Independence Assumption
Pooling only makes sense when the two samples are independent. If the data are paired or matched, the combined proportion does not reflect the right model, and you need a different method.
A quiz question or free-response problem will usually give you counts of successes and sample sizes from two groups, then ask you to test whether the proportions differ. Your first move is to check that the data fit a two-sample proportion setting, then calculate the pooled sample proportion from the total successes divided by the total sample size. After that, you use it in the standard error for the two-proportion z test.
You may also need to explain why pooling is appropriate. A strong answer says the null hypothesis assumes equal population proportions, so the samples are combined to estimate that shared proportion. If the problem asks for a confidence interval instead of a test, that is your clue not to pool.
These get mixed up because both use two proportions, but they do different jobs. The pooled sample proportion is used for a hypothesis test when the null says the populations are equal. A confidence interval usually uses the separate sample proportions instead, because you are estimating the size of the difference, not assuming it is zero.

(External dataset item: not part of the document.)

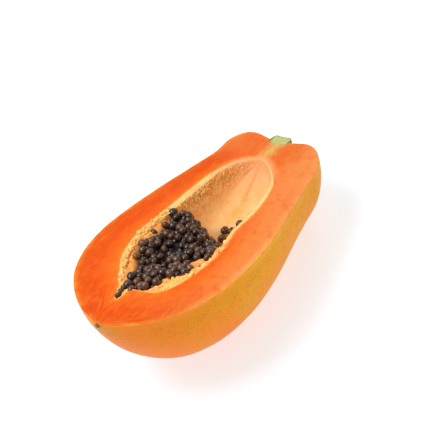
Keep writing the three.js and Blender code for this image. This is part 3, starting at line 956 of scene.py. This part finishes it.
HEAP_START = 25.5
HEAP_END = 121
DEEPEST = -42
THINNEST_AT_FLOOR = 2
PULP_BESIDE = 5
PULP_STEPS = 96
PULP_RINGS = 110
END_ROUNDNESS = 6
UNDER_SEEDS = 0.5
MIDDLE_SINKS = 1.5
MIDDLE_REACH = 5
OUTER_SLOPE = 0.25
LEFT_RISES = 2.6
RISES_FROM = (30, 50)
RISES_UNTIL = (108, 96)
RISES_BESIDE = (6, -1)
LUMPY = 1.1
LUMPY_SIZE = 2.2
LUMPY_BESIDE = (-4, 0)
THINNEST = 8
THICKER = 34
THICKER_FROM = (28, 80)
PULP_FRONT = 106
FRONT_SHARE = 0.6
bpy.ops.object.select_all(action="DESELECT")
bpy.ops.mesh.primitive_uv_sphere_add(segments=PULP_STEPS, ring_count=PULP_RINGS, radius=1)
pulp = bpy.context.object
pulp.name = "pulp_round_the_seeds"
edge_mm = []
for v in pulp.data.vertices:
    along = math.acos(max(-1, min(1, -v.co.z))) / math.pi
    x = HEAP_START + (HEAP_END - HEAP_START) * along
    left, right = heap_edges(x)
    width = max(math.hypot(v.co.x, v.co.y), HAIR)
    narrow = min(math.sin(math.pi * along) * END_ROUNDNESS, 1)
    y = (left + right) / 2 + ((left - right) / 2 + PULP_BESIDE) * narrow * v.co.x / width
    inside = min(max(y, right), left)
    inwards = min(left - y, y - right)
    top = heap_top(x, inside) - UNDER_SEEDS - MIDDLE_SINKS * smooth(inwards, 0, MIDDLE_REACH)
    top -= OUTER_SLOPE * abs(y - inside)
    rise = LEFT_RISES * share_across(y, left, right) * smooth(x, *RISES_FROM)
    top += rise * smooth(inwards, *RISES_BESIDE) * smooth(x, *RISES_UNTIL)
    lumps = LUMPY * noise.noise(Vector((x, y, 0)) / LUMPY_SIZE)
    top += lumps * smooth(inwards, *LUMPY_BESIDE)
    top = max(top, DEEPEST)
    foot = top - THINNEST - THICKER * smooth(x, *THICKER_FROM) * narrow
    foot = max(foot, DEEPEST - THINNEST_AT_FLOOR)
    v.co = Vector((x, y, top if v.co.y < -HAIR * width else foot))
    edge_mm.append(min(inwards, (PULP_FRONT + LAST_SLANT * y - x) * FRONT_SHARE))
pulp.data.attributes.new("from_edge", "FLOAT", "POINT").data.foreach_set("value", edge_mm)
pulp.data.transform(LAID)
bpy.ops.object.mode_set(mode="EDIT")
bpy.ops.mesh.select_all(action="SELECT")
bpy.ops.mesh.normals_make_consistent(inside=False)
bpy.ops.object.mode_set(mode="OBJECT")
bpy.ops.object.shade_smooth()

SHADE_AMONG_SEEDS = srgb(38, 16, 10)
finish, tree, shader = new_finish("wet pulp")
coords = put(tree, "ShaderNodeTexCoord").outputs["Object"]
threads = grain(tree, coords, scale=330, detail=5, roughness=0.65, distortion=1.0)
colour = ramp(tree, spread(tree, threads, 0.3, 0.72), [
    (0.0, srgb(214, 110, 34)), (0.45, srgb(240, 156, 62)), (1.0, srgb(255, 200, 110)),
])
# Away from the heap's edges the pulp turns near black among the seeds: painted shade.
frayed = sums(tree, "ADD", attribute(tree, "from_edge"), sums(tree, "MULTIPLY", threads, 4))
colour = blend(tree, spread(tree, frayed, 3.5, 7), colour, SHADE_AMONG_SEEDS)
tree.links.new(colour, shader.inputs["Base Color"])
shader.inputs["Roughness"].default_value = 0.35
emboss(tree, shader, threads, strength=0.7, depth=0.001)
pulp.data.materials.append(finish)
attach(pulp, "root")

# Pulp pegs. Each seed hung on the wall by a short fleshy peg. Pegs are left in rows where seeds
# came away by the stalk, and ragged crumbs of pulp lie on the ledge round the heap. One lumpy
# ball is modelled and copied to each place, sunk into the wall.

# Rows of pegs and crumbs: from where to where along the fruit, how many, how far round the wall
# and with what spread in degrees, and for the pegs their size.
PEG_ROWS = ((118, 160, 30, (30, 3), (0.5, 0.5, 1.8)), (126, 169, 110, (37, 9), (0.65, 0.6, 0.6)))
CRUMBS = ((28, 112, 170, (16, 13)), (30, 96, 110, (164, 13)))
CRUMB_SHAPE = (1.7, 1.2, 0.7)
PEG_DRAW = FIRST_DRAW + 7
PEG_STRAYS = 0.7
PEG_LEAN = 0.5
SMALLEST_PEG = 0.7
PEG_GROWTH = 0.6
CRUMB_TURNS = 3
SMALLEST_CRUMB = 0.5
CRUMB_GROWTH = 0.7
PEG_DENT = 0.35
DENTS_PER_PEG = 2.3


def wall_spot(x, turn):
    """The point of the hollow's wall that far along the fruit and that far round."""
    def is_before(along):
        return hung(HOLLOW_LEFT, HOLLOW_RIGHT, along, turn, 0).x < x
    return hollow_point(last_before(is_before), turn)


def spread_turn(degrees, spread_degrees):
    """A place round the wall, drawn within a spread on both sides of the given one."""
    return math.radians(degrees + (next(draw) - 0.5) * 2 * spread_degrees)


bpy.ops.object.select_all(action="DESELECT")
bpy.ops.mesh.primitive_uv_sphere_add(segments=8, ring_count=5, radius=1)
one_peg = bpy.context.object
for v in one_peg.data.vertices:
    v.co *= 1 + PEG_DENT * noise.noise(v.co * DENTS_PER_PEG)
bpy.ops.object.shade_smooth()

draw = draws_from(PEG_DRAW)
pegs = []
for start, end, count, direction, size in PEG_ROWS:
    for i in range(count):
        x = start + (end - start) * (i + PEG_STRAYS * next(draw)) / count
        spot = wall_spot(x, spread_turn(*direction))
        lean = Matrix.Rotation(PEG_LEAN + PEG_LEAN * next(draw), 4, "Y")
        lean = lean @ Matrix.Rotation(-PEG_LEAN, 4, "X")
        grown = SMALLEST_PEG + PEG_GROWTH * next(draw)
        stretch = Matrix.Diagonal((size[0] * grown, size[1] * grown, size[2] * grown, 1))
        pegs.append(copy_at(one_peg, Matrix.Translation(spot) @ (lean @ stretch)))
for start, end, count, direction in CRUMBS:
    for i in range(count):
        x = start + (end - start) * (i + next(draw)) / count
        spot = wall_spot(x, spread_turn(*direction))
        lean = Matrix.Rotation(next(draw) * CRUMB_TURNS, 4, "Z")
        lean = lean @ Matrix.Rotation(next(draw) * CRUMB_TURNS, 4, "X")
        grown = SMALLEST_CRUMB + CRUMB_GROWTH * next(draw) ** 2
        stretch = Matrix.Diagonal([grown * side for side in CRUMB_SHAPE] + [1])
        pegs.append(copy_at(one_peg, Matrix.Translation(spot) @ (lean @ stretch)))
pegs_piece = joined("pegs_and_crumbs_of_pulp", pegs)
bpy.data.objects.remove(one_peg)
finish, tree, shader = new_finish("pale pulp")
coords = put(tree, "ShaderNodeTexCoord").outputs["Object"]
flecks = grain(tree, coords, scale=260, detail=4, roughness=0.6)
tree.links.new(ramp(tree, spread(tree, flecks, 0.32, 0.68), [
    (0.0, srgb(250, 160, 74)), (0.5, srgb(255, 196, 112)), (1.0, srgb(255, 216, 146)),
]), shader.inputs["Base Color"])
shader.inputs["Roughness"].default_value = 0.45
shader.inputs["Specular IOR Level"].default_value = 0.3
emboss(tree, shader, flecks, strength=0.4, depth=0.0004)
pegs_piece.data.materials.append(finish)
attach(pegs_piece, "root")

# Floor, lights and camera. A white floor, one broad soft light overhead, a weaker one beyond the
# stalk end, and a long lens held at the photograph's side, height and tilt.

FLOOR_SIZE = 6
CARD = (0.42, 0.5, 0.56, 1)
WHITE = (1, 1, 1, 1)
bpy.ops.object.select_all(action="DESELECT")
bpy.ops.mesh.primitive_plane_add(size=FLOOR_SIZE)
floor = bpy.context.object
floor.name = "floor"
finish, tree, shader = new_finish("white card")
shader.inputs["Base Color"].default_value = CARD
shader.inputs["Roughness"].default_value = 0.7
shader.inputs["Emission Color"].default_value = WHITE
shader.inputs["Emission Strength"].default_value = 0.64
floor.data.materials.append(finish)

world = bpy.data.worlds.new("white room")
bpy.context.scene.world = world
world.use_nodes = True
air = world.node_tree.nodes["Background"]
air.inputs["Color"].default_value = WHITE
air.inputs["Strength"].default_value = 0.5
bpy.context.scene.view_settings.view_transform = "Standard"


def soft_light(name, where, aim, size, power):
    lamp = bpy.data.lights.new(name, "AREA")
    lamp.size = size
    lamp.energy = power
    lamp_object = bpy.data.objects.new(name, lamp)
    lamp_object.location = where
    lamp_object.rotation_euler = (Vector(aim) - Vector(where)).to_track_quat("-Z", "Y").to_euler()
    bpy.context.collection.objects.link(lamp_object)


soft_light("key overhead", where=(-0.16, 0.2, 0.8), aim=(0.02, 0, 0.04), size=0.5, power=5.2)
soft_light("from the stalk end", where=(0.7, 0.1, 0.6), aim=(0, 0, 0.05), size=0.3, power=0.8)

# The eye and its two directions are given in the fruit's own frame, with the cut face level.
EYE = Vector((-595.68, -834.39, 715.11))
LOOK = Vector((0.5444, 0.6312, -0.5525))
PICTURE_RIGHT = Vector((0.592, -0.7557, -0.2801))
LENS = 164.03
SENSOR = 36
FARTHEST_SEEN = 20
turned = Matrix.Rotation(PITCH, 3, "Y")
back = -(turned @ LOOK).normalized()
across = (turned @ PICTURE_RIGHT).normalized()
up = back.cross(across).normalized()
across = up.cross(back)
camera_data = bpy.data.cameras.new("camera")
camera_data.lens = LENS
camera_data.sensor_width = SENSOR
camera_data.clip_end = FARTHEST_SEEN
camera = bpy.data.objects.new("camera", camera_data)
bpy.context.collection.objects.link(camera)
pose = Matrix((across, up, back)).transposed().to_4x4()
pose.translation = LAID @ EYE
camera.matrix_world = pose
bpy.context.scene.camera = camera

The pooled sample proportion combines the successes from two independent samples into one proportion.
You use it in a two-proportion z test when the null hypothesis says the population proportions are equal.
It is calculated as total successes divided by total observations across both samples.
Pooling is for hypothesis tests, not the usual confidence interval for a difference in proportions.
If the samples are not independent, the pooled proportion is not the right tool.
It is the combined proportion of successes from two independent samples. In a two-proportion z test, you use it to estimate one shared proportion under the null hypothesis that the population proportions are equal.
Add the successes from both groups, then divide by the total number of observations from both groups. In symbols, p-hat pooled = (x1 + x2) / (n1 + n2). This gives the weighted combined proportion, not a simple average of the two sample proportions.
You pool because the null hypothesis says both groups come from the same population proportion. The pooled value gives one best estimate of that shared proportion, which is then used to calculate the standard error and test statistic.
Usually no. Confidence intervals for the difference in two proportions typically use the separate sample proportions, because you are estimating a range for the difference rather than testing equality under the null.